In Badger v. Inlet D. Co., 141 Ill. 540, the Supreme Court said, in referring to the class of cases just noted:

“ The doing of the thing in a proper way is a legitimate charge upon the revenues of the municipality, and so when it is done and is accepted and enjoyed by the municipality, the municipality gets what it had authority to get in a different' way, and it should therefore pay for it what it would have had to pay had it got it in the right way.”
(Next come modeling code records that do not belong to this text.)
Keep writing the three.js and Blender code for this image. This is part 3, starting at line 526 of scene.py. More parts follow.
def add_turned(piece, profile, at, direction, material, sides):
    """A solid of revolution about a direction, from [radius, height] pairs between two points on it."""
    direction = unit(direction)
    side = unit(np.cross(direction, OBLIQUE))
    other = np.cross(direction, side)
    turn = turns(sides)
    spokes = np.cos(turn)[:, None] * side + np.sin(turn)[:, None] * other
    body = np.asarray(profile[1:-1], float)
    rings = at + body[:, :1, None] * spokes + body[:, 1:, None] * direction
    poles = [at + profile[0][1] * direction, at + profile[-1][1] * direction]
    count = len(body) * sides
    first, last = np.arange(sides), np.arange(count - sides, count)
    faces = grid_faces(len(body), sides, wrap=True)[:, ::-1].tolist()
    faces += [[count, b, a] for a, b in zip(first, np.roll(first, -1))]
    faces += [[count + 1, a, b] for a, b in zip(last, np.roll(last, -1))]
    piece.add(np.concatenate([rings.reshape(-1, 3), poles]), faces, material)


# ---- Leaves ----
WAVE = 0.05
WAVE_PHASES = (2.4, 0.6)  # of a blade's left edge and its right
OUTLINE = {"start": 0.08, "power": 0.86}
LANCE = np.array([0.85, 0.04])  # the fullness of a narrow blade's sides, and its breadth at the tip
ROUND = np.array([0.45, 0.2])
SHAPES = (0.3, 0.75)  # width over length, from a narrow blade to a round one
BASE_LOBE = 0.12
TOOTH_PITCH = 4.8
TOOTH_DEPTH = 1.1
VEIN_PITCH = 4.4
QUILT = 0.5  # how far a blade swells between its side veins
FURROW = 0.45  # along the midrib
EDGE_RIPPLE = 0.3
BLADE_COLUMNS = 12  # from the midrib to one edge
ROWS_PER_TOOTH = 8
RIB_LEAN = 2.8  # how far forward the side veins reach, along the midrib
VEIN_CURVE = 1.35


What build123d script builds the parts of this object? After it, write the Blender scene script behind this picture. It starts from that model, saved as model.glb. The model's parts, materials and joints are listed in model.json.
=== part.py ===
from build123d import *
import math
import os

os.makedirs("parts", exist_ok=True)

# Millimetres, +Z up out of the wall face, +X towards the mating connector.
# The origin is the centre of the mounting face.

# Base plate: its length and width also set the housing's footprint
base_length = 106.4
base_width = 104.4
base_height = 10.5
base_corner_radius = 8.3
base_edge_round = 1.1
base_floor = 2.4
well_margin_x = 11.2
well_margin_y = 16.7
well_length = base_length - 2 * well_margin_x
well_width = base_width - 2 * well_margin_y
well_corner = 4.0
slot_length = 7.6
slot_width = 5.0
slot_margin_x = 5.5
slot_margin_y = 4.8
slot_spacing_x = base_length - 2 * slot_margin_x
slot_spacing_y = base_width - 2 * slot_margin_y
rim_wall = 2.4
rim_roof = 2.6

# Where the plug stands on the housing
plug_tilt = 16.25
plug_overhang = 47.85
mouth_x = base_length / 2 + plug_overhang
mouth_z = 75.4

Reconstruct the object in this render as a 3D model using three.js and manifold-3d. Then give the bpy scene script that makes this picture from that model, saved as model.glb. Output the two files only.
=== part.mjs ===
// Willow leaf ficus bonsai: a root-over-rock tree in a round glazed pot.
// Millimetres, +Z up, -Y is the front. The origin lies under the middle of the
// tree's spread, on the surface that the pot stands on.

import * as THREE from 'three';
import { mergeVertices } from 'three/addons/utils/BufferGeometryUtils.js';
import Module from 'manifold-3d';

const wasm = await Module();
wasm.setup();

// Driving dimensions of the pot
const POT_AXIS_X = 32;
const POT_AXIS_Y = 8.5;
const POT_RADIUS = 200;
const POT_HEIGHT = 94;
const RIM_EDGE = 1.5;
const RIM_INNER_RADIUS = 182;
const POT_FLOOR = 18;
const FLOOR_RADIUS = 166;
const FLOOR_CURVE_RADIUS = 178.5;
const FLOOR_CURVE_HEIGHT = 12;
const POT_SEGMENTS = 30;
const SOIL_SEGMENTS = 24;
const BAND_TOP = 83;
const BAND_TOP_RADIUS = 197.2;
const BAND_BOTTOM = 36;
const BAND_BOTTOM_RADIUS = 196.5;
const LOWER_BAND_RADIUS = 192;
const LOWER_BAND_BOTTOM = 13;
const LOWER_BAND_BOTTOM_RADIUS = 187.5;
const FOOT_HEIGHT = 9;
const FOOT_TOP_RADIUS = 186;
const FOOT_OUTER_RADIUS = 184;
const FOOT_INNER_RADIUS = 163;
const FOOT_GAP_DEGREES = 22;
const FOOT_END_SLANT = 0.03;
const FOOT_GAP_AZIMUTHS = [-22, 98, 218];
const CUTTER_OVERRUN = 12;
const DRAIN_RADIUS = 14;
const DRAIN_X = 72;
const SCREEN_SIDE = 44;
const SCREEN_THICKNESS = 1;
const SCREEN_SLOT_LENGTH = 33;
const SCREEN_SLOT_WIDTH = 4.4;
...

In other cases where labor or materials have been furnished to a municipal corporation in a manner not authorized, and yet the municipality has had the power to contract for the same in a different manner, the municipality has been held upon the same doctrine of an estoppel, but differently expressed, as upon the ground that any positive acts by municipal officers which may have induced the action of the adverse party, and where it would be inequitable to permit the corporation to stultify itself by retracting what its officers had done, may work an estoppel. Sexton v. City, 107 Ill. 323; and City v. Sexton, 115 Ill. 230.

In these cases there is greater insistence than in the castes first above noted, upon the inequitable element intermitting a municipality to throw the loss caused by the act of an officer upon one in no way in fault, and who has been led by such act to furnish labor or materials to the municipality. But the decisions are all grounded upon the same doctrine of estoppel as their foundation, and in each will be found, in addition to the element of a misleading of the one party by some act of an-officer of the other, the further element as well, of a benefit received and enjoyed by the corporation.

Here there is no showing that the city needed any plank sidewalk at the place where it was placed by appellee through the mistake of appellant’s employe. It does not appear that the city authorities had ever contemplated such a walk at that place. It can not be presumed that the construction of such a walk at that place through an error was of benefit to the city. There was evidence to show that there was a walk already constructed to the north and to the south of the place where the walk in question was built, but whether such walks were part of an improvement made or directed by the city, or merely improvements voluntarily made by the abutting property owners, does not appear.

There was also evidence tending to show that the city authorities, after discovering the mistake, ordered appellee to remove the walk in question and to place it upon the other Vincennes avenue. The mere fact that the city used that part of the public street as well after the walk had been constructed as before, is not controlling. The right to such use existed before the walk was improperly built there, and that right could not be limited by the building of the walk so as to make a mere subsequent and unavoidable use of it an appropriation of the walk. Morrell v. Dixfield, 30 Me. 157.

We think, therefore, that the facts of this case are clearly distinguishable from the facts of each of the cases above noted, in that there is here lacking the essential element of a benefit shown to have been received and enjoyed by the municipality. It is in effect conceded that the superintendent of streets of appellant had no power, without provision of ordinance, to enter into a valid contract for such street improvements. We are not willing to hold that he had power to bind the city by his mistake so as to make it liable when the city has not profited, so far as the evidence discloses, by such mistake.

The judgment is therefore reversed and the cause remanded.